A year later, at the age of 23, in September 1923, he married his college sweetheart, Laura Adeline Peart. They moved in across the hall from Mom and Dad Bechtel in the Art Deco apartment building W. A. and partners had built near Lake Merritt in Oakland, California. On May 10, 1925, Stephen D. Bechtel Jr. was born, and not long after that Laura gave birth to a daughter, Barbara.

By the time Steve Sr. reached his late 20s, he was in effect the CEO of Bechtel-Kaiser’s joint operations, and was eagerly pressing Dad and Henry Kaiser to get into the pipeline business. An early and ardent advocate of company expansion, Steve wanted W. A. Bechtel to pursue a more diverse workload, and to reach out geographically to broaden what was essentially a regional concern.

When Dad Bechtel died unexpectedly in 1933, in the middle of the Hoover Dam project, there was little doubt who would take his place. Steve Bechtel, then 33, was already on the executive committee of the Six Companies consortium building the dam, in charge of all administration, purchasing, and transportation. “I was temperamentally more suited to take on the lead,” said Steve. “Warren, Kenny, and I had several talks, and Warren just didn’t want to work like we wanted to work.”

A moderate man, Steve went to bed early, politely excusing himself from most social functions around 10 o’clock. By 7:30 a.m., he was usually at his desk at 155 Sansome Street—that is, when he was in town. He and Laura spent six months a year visiting Bechtel projects around the world.

Steve was a hands-on manager, yet he ran a loose, informal organization that suited his relaxed style. Until Simpson came on board in 1942, Steve received all the financial advice he needed from Bechtel’s attorney, Robert Bridges, and an accountant named George Walling. Steve’s sense of his own role was crystal clear: He would provide long-range leadership and direction and let the circle of strong lieutenants he’d gathered worry about day-to-day concerns.

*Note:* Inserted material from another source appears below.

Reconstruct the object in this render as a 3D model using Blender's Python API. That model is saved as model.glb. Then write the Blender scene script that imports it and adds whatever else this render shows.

The ability to make bold strategic shifts, particularly when a company is doing well, is the hallmark of visionary corporate leadership, and Steve possessed it. “Moving into engineering was a major change and a very important one,” said Bridges. “And Steve got very little support from the rest of us to do it.” He pushed equally hard for international diversification. “Nobody around here wanted to go foreign,” observed Bill Waste, Steve’s senior inside manager. “But Steve kept hammering away and one thing led to another, and we got the job in Venezuela. We didn’t have a policy then. Nobody knew what a policy was. We just evolved into these things. He was so far ahead of his own people that sometimes it was hard to understand what he was really thinking about. None of us knew what nuclear meant. It was so far beyond our knowledge we never would have gotten into it. It took vision. And that vision was 99 percent Steve.”

He even turned a bad error into a strategic turnaround. A costly mistake on a tunnel project convinced him that Bechtel should concentrate on services such as engineering and construction management, and that they should avoid heavy financial commitments associated with grand projects. His preference for services was reinforced by his aversion to debt, because he wanted to control his own destiny. And Steve Sr. was a masterful salesman—more than any other single person, he was responsible for the company’s business development.

In 1960, at the age of 60, Steve decided to step aside and turn the business over to his son, Steve Jr. The elder Bechtel moved up briefly to chairman before assuming the title senior director, a position which, he happily observed, carried with it absolutely no authority and no responsibilities. Although Steve Sr. would remain a trusted adviser, there was no question who was now in charge. For a vigorous 60-year-old CEO who was head of a thriving, worldwide business, giving up the reins was not easy, as Steve Sr. would later concede.

But that, too, is a mark of leadership—knowing the difference between long enough and too long. And it was part of what made Steve Bechtel a salesman without peer, a successful businessman, and the proud builder of a family enterprise that became a world leader in its field.